In the present study, we discovered that exogenous arachidonic acid is capable of enhancing LTC₄ synthesis by ~8-fold even in the presence of the JAK3 inhibitor WHI-P97. This finding indicates that LTC₄ synthesis from exogenous arachidonic acid is less dependent on 5-LO translocation than the LTC₄ synthesis from endogenous arachidonic acid. This finding is also consistent with previously published data showing that high concentrations of exogenous arachidonic acid can bypass the need for 5-LO translocation and for the arachidonic acid-presenting protein FLAP at the nuclear membrane to present endogenous arachidonic acid to 5-LO (Abramovitz et al., 1993; Coffey et al., 1994).

The novel dimethoxyquinazoline compound WHI-P97 is a rationally designed inhibitor of JAK3 (Sudbeck et al., 1999).

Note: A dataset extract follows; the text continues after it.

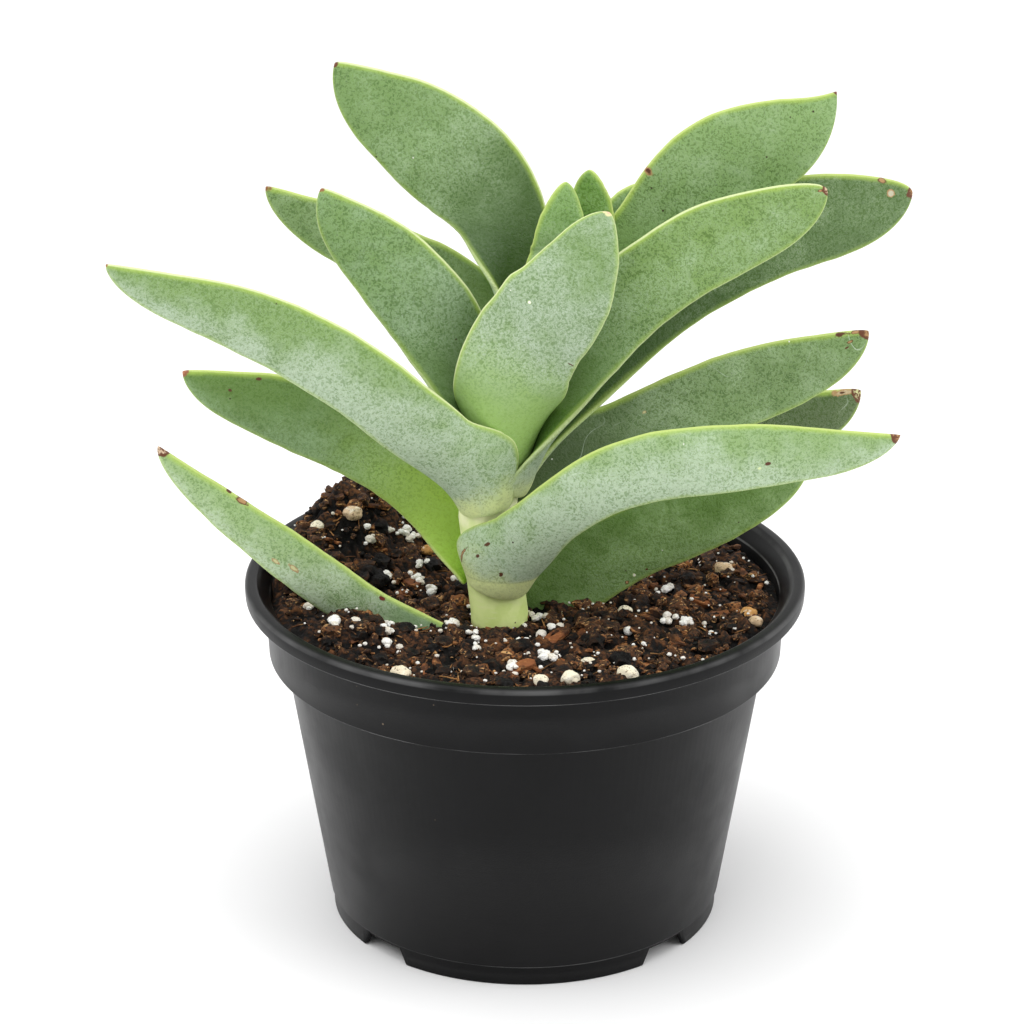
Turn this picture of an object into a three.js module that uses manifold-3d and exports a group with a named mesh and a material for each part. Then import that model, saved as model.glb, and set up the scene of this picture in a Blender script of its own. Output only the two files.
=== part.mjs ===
// A propeller plant growing in a black nursery pot, in millimetres with +Z up.
// The origin is on the pot's axis, at the surface that the pot stands on.
// The front of the plant, with the stem nearest, looks along -Y.

import * as THREE from "three";
import { mergeVertices } from "three/addons/utils/BufferGeometryUtils.js";
import Module from "manifold-3d";

const wasm = await Module();
wasm.setup();

// Pot
const rimRadius = 76;
const potHeight = 97.5;
const lipInnerRadius = 72.8;
const lipChamfer = 1.3;
const lipBottom = 93.1;
const lipUndersideRadius = 75.8;
const bandTopRadius = 70.6;
const bandBottomRadius = 69.7;
const bandBottom = 76.5;
const bodyTopRadius = 65.5;
const bodyBottomRadius = 54;
const footRadius = 53.2;
const footHeight = 5.5;
const wall = 1.5;
const potSides = 48;
const notchAzimuths = [-136, -44, 44, 136];
const notchWidth = 12;
const notchHeight = 4.6;
const notchSlope = 3;
const notchDepth = 8;
const drainHoles = 6;
const drainRadius = 4.5;
const drainCircle = 34;
const drainSides = 12;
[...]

WHI-P97 was very well tolerated in mice, and mast cell inhibitory "therapeutic" concentrations of WHI-P97 could be achieved at nontoxic dose levels. Treatment of OVA-sensitized mice with WHI-P97 prevented the development of airway hyper-responsiveness in a dose-dependent fashion. Furthermore, WHI-P97 treatment also resulted in decreased eosinophil recruitment to the airway lumen after the OVA challenge, which was in accordance with our finding that there is poor eosinophil recruitment to the airway lumen of OVA-challenged JAK3-knockout mice. The promising biological activity of WHI-P97 in this mouse model of allergic asthma indicates that further development of WHI-P97 may provide the basis for new and effective treatment as well as prevention programs for allergic asthma in clinical settings. The biological activity of WHI-P97 in the mouse model of allergic asthma could be explained by the ability of this potent JAK3 inhibitor to block leukotriene synthesis alone, but it is conceivable that inhibition of other JAK3-dependent mast cell responses (Malaviya and Uckun, 1999; Malaviya et al., 1999) contribute to its anti-asthmatic activity as well.